Certainly, there are living Haida still telling these stories, but Skaay, Ghandl, and the other poets in the book are masters from a different era. Bringhurst is quick to point out that oral literature contains nuances and performative elements that can never be captured in text—similar to how sheet music fails to capture the improvisational verve of jazz, or the blue-note wails of a master Blues vocalist. The poets in his book were performers in their time, and their stories, though translated dutifully, will never read the way they were once seen and heard back in the day.
But it’s still an incredible read. Bringhurst accompanies his translations of the stories transcribed over 100 years prior with deeply researched history and crackling anthropological insight. So much so that Margaret Atwood calls this book “One of those works that rearranges the inside of your head — a profound meditation on the nature of oral poetry and myth, and on the habits of thought and feeling that inform them.”
And as much as this book is about the Haida poets and their stories—of the Dogfish woman, the man who married a goose, the one they put in place, and so many more—it is also about stories themselves, about myths. “A myth is a story,” Bringhurst writes, “and it is a story that insistently recurs: a piece of timelessness caught in an eddy in narrative time.”
And, perhaps most strikingly, it’s a book about language itself (which will appeal to the cunning linguist in all of us.) Early in his 107 pages of notes, appendixes and bibliographies* Bringhurst lays it all out nicely:
“Language is a vehicle of knowledge and a key to the interlocking prisons of society and time. When it’s written down, it can let me hear from people who knew things I don’t know and saw things I can’t see because they lived in another time, in another world. Nothing language does seems more wonderful to me than that.”Robert Bringhurst
And as I realize, as more of us realize, just how many Indigenous communities and cultures have had their language vandalized, stolen, and destroyed, a book like this becomes all the more important. For what it managed to save from the past, certainly… but also for what it can help us create in the future.

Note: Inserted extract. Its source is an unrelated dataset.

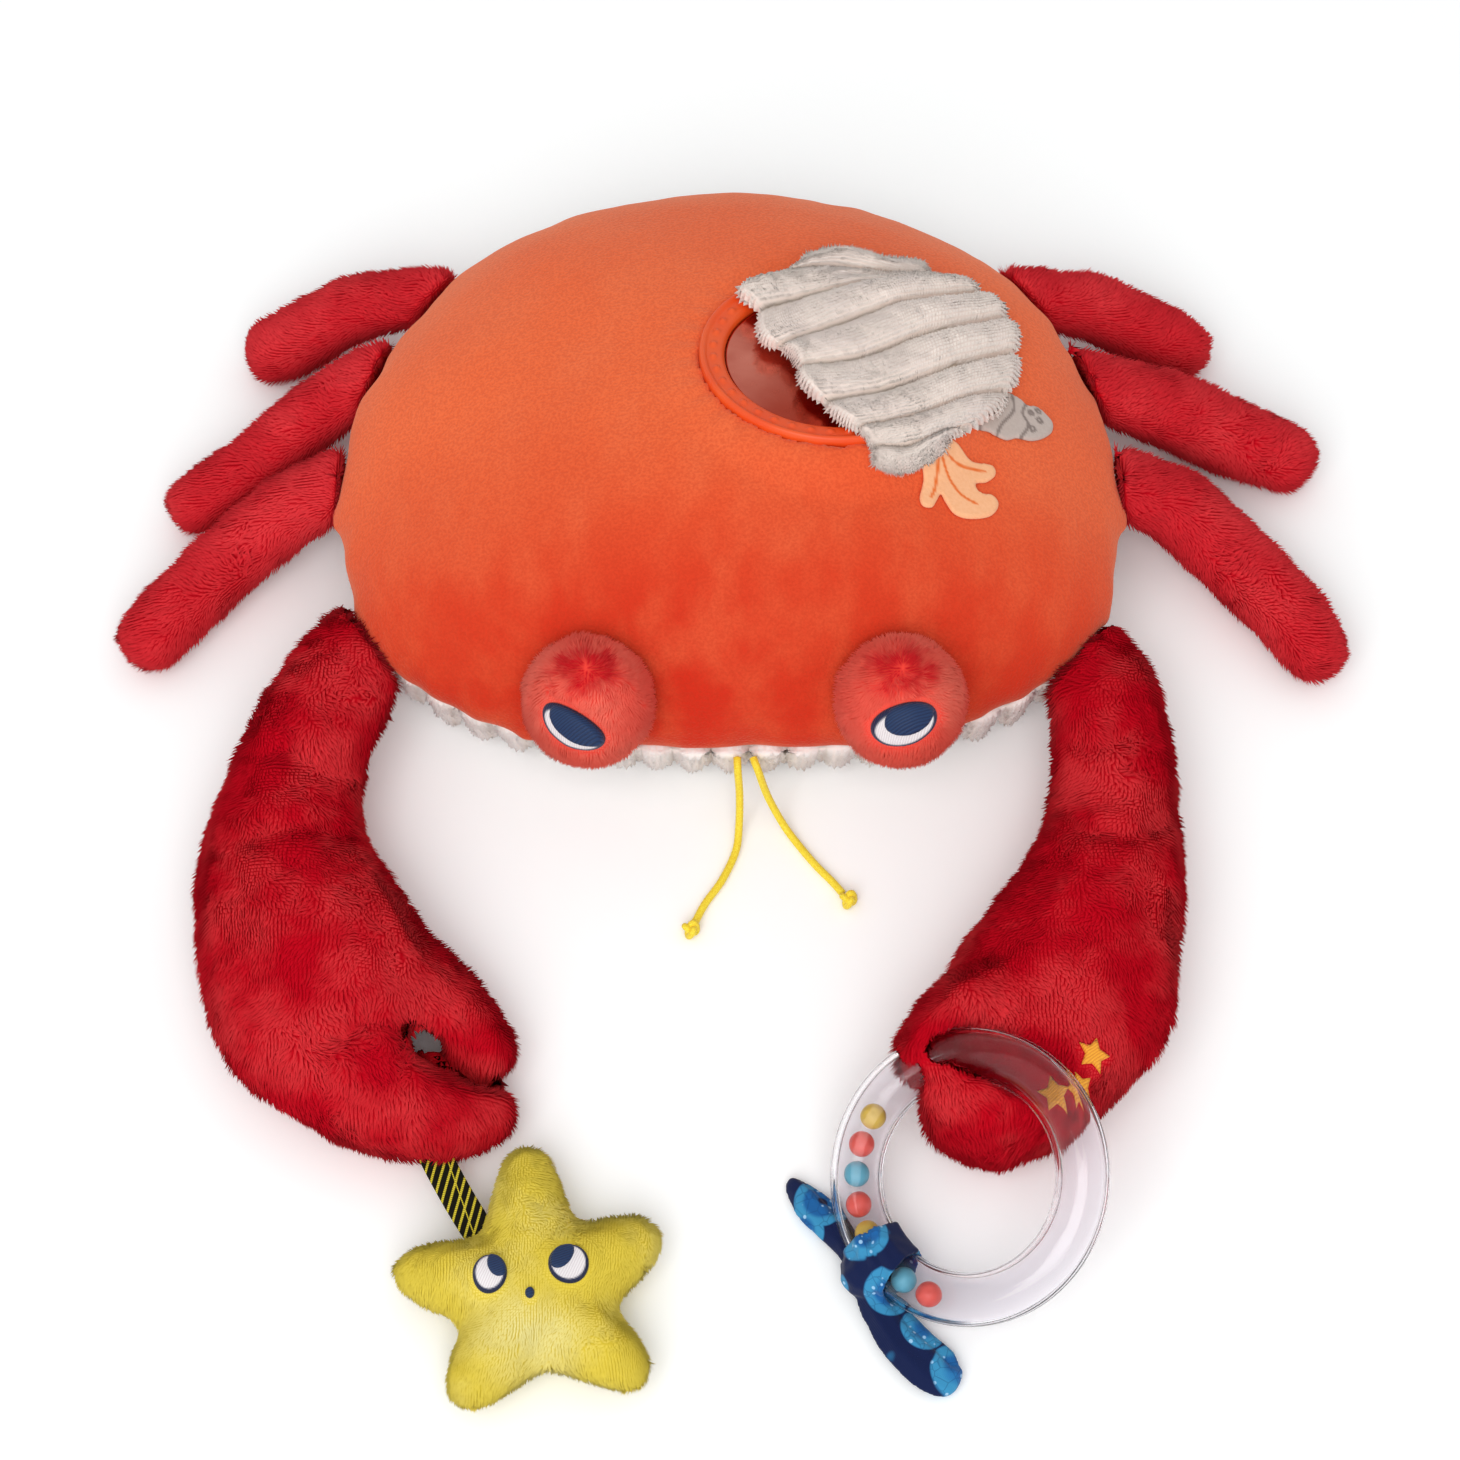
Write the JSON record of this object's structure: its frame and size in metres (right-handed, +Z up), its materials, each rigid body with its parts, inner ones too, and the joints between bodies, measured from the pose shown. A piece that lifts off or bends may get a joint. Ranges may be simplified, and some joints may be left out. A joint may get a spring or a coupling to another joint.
{
  "type": "plush toy crab",
  "caption": "Stuffed crab activity toy with velour body, ribbed belly, peekaboo mirror, knotted cords, starfish pendant and clear rattle ring.",
  "frame": {"origin": "on the floor, on the flat of the middle belly rib, under the middle of the body", "axes": "+X to the right seen from above with the eyes nearest the viewer, -Y the way the eyes and claws face, +Z up"},
  "size_m": [0.4085, 0.4382, 0.0975],
  "materials": {
    "velour": "short orange velour pile",
    "ribbed_cloth": "cream ribbed plush",
    "red_plush": "brushed red plush pile",
    "coral_plush": "brushed coral plush pile",
    "soft_plastic": "satin soft plastic with small raised dots",
    "mirror_film": "soft mirror film",
    "peach_felt": "printed felt",
    "grey_felt": "printed felt",
    "white_thread": "satin stitch embroidery",
    "navy_thread": "satin stitch embroidery",
    "yellow_thread": "satin stitch embroidery",
    "yellow_cord": "braided cord",
    "yellow_plush": "brushed yellow plush pile",
    "woven_strap": "woven tape, black with yellow diagonal stripes",
    "clear_plastic": "clear moulded plastic with a faint lilac tint",
    "printed_cloth": "navy cotton with printed blue discs",
    "yellow_bead": "gloss",
    "coral_bead": "gloss",
    "blue_bead": "gloss"
  },
  "bodies": {
    "root": {"bead_1": "yellow_bead", "bead_2": "coral_bead", "bead_3": "blue_bead", "bead_4": "coral_bead", "bead_5": "yellow_bead", "bead_6": "coral_bead", "bead_7": "blue_bead", "bead_8": "coral_bead", "belly": "ribbed_cloth", "body_top": "velour", "claw_star_1": "yellow_thread", "claw_star_2": "yellow_thread", "coral_patch": "peach_felt", "flap": "ribbed_cloth", "left_back_leg": "red_plush", "left_claw": "red_plush", "left_cord": "yellow_cord", "left_cord_knot": "yellow_cord", "left_eye_stalk": "coral_plush", "left_eye_white": "white_thread", "left_front_leg": "red_plush", "left_iris": "navy_thread", "left_middle_leg": "red_plush", "mirror_disc": "mirror_film", "mirror_frame": "soft_plastic", "rattle_ring_lower_half": "clear_plastic", "rattle_ring_upper_half": "clear_plastic", "right_back_leg": "red_plush", "right_claw": "red_plush", "right_cord": "yellow_cord", "right_cord_knot": "yellow_cord", "right_eye_stalk": "coral_plush", "right_eye_white": "white_thread", "right_front_leg": "red_plush", "right_iris": "navy_thread", "right_middle_leg": "red_plush", "ring_tie": "printed_cloth", "shell_patch": "grey_felt", "star_strap": "woven_strap", "starfish": "yellow_plush", "starfish_left_eye_white": "white_thread", "starfish_left_pupil": "navy_thread", "starfish_mouth": "navy_thread", "starfish_right_eye_white": "white_thread", "starfish_right_pupil": "navy_thread"}
  },
  "joints": []
}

Footnote: * Yes I am totally starting to appreciate, and be drawn to, books that have a shitload of pages remaining after the end of “the book.” The Body had 75, so this one is in the lead, but there’s a fungi book coming down the pipe that might give it a good run.
I started writing this one on June 21, Indigenous Peoples Day here in Canada. I finished it on June 24, the day news broke that the bodies of 751 more Indigenous Children had been discovered in unmarked graves in the yard of a former State-sponsored, Church-run Residential School in Saskatchewan. And “discovered” isn’t even really the right word, from the late 1800s to 1997 over 100,000 Indigenous children were stolen from their families and held in these Residential Schools as part of a program to assimilate them into Canadian culture. Many, perhaps all, were abused, tortured, starved, and even murdered. Survivors of these schools and families whose kids simply disappeared have been speaking about these horrors for a long time—few Canadians, including myself, truly ever listened. This is not a discovery of bodies, it is a confirmation or what was known and wilfully ignored. And the grossest part is there will be a lot more to come. I don’t have any answers, i don’t even know what the next step is. Clean drinking water for the Indigenous communities that don’t have any yet would be a nice start though…

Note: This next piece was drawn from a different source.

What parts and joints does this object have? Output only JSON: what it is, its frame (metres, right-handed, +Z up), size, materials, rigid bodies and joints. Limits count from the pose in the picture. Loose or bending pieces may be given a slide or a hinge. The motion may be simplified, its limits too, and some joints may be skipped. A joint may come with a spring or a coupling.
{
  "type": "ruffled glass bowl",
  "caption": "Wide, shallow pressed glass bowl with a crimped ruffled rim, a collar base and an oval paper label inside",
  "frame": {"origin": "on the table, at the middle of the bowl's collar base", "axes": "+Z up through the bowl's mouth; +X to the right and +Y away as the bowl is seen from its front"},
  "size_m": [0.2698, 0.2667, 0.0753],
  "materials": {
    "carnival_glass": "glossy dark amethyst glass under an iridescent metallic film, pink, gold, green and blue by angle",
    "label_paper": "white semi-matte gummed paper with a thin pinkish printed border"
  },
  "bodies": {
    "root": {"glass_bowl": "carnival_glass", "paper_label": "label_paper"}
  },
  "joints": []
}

Learn: For individuals who want to do something, The University of Alberta is offering a Free 12-lesson Open Online Course called “Indigenous Canada” that explores Indigenous histories and contemporary issues in Canada.

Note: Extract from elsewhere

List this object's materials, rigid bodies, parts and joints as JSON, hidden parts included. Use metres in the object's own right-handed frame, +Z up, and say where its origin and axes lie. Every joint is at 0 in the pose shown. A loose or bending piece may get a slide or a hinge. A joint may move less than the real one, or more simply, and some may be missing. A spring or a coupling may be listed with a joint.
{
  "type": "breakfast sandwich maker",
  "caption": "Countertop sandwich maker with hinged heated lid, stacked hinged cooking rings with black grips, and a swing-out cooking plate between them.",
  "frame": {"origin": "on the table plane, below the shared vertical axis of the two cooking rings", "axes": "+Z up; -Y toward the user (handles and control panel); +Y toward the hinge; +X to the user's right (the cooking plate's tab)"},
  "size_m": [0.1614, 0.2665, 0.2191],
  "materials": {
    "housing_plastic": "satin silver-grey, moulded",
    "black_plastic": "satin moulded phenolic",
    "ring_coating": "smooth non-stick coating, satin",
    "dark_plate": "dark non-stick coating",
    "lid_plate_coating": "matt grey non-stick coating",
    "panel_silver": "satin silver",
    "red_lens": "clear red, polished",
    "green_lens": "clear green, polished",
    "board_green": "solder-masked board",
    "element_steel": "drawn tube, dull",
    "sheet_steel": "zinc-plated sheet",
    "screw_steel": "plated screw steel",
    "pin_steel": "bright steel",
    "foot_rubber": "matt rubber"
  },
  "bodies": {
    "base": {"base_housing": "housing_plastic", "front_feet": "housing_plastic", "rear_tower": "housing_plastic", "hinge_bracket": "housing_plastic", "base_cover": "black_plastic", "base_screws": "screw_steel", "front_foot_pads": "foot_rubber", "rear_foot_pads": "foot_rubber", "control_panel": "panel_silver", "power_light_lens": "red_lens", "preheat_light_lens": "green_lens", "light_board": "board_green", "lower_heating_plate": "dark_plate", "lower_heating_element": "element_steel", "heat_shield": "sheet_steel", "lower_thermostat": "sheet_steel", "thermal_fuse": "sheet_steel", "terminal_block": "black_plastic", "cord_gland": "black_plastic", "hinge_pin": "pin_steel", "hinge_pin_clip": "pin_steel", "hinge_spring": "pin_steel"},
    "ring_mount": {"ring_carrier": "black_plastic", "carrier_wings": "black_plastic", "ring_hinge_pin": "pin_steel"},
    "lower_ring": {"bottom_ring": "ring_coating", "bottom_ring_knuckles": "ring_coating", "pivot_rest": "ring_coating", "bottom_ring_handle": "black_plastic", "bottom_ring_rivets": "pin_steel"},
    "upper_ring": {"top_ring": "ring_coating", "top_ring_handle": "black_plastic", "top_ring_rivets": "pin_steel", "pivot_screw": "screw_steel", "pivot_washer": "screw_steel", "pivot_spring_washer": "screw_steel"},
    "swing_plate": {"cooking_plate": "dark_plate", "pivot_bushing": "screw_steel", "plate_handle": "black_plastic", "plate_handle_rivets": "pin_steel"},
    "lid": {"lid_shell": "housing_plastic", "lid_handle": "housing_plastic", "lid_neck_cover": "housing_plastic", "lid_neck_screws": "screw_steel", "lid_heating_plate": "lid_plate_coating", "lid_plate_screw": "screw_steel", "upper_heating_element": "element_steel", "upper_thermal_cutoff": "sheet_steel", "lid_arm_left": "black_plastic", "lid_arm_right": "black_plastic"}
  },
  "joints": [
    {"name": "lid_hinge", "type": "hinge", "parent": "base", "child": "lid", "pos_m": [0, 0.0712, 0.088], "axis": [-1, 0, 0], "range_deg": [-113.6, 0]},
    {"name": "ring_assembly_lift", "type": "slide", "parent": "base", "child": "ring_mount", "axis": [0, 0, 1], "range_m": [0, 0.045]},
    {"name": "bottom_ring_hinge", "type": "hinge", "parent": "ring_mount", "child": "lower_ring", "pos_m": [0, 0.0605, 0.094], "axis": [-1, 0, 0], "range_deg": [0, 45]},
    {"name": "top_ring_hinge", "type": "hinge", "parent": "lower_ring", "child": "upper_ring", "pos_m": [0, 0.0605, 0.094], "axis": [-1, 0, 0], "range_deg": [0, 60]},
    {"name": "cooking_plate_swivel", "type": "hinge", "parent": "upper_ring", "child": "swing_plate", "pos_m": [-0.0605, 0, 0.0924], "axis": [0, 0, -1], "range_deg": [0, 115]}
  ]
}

Read:The 500+ page report from Canada’s Truth and Reconcilliation Commission is available to read here.
Support: The Indian Residential Schools Survivors Society supports the ongoing healing process of Residential School Survivors and their families.
Shut Down: Any of your friends, acquaintances, or family, (a lot of us have that one contrarian douchey relative) that try to hijack this story and twist it to avoid or lessen the horror like that douchbag catholic priest in Ontario did this week. Don’t stand quietly by, shut those fuckers down. Ensuring the right story is told over time is essential here, because it’s been suppressed for far too long.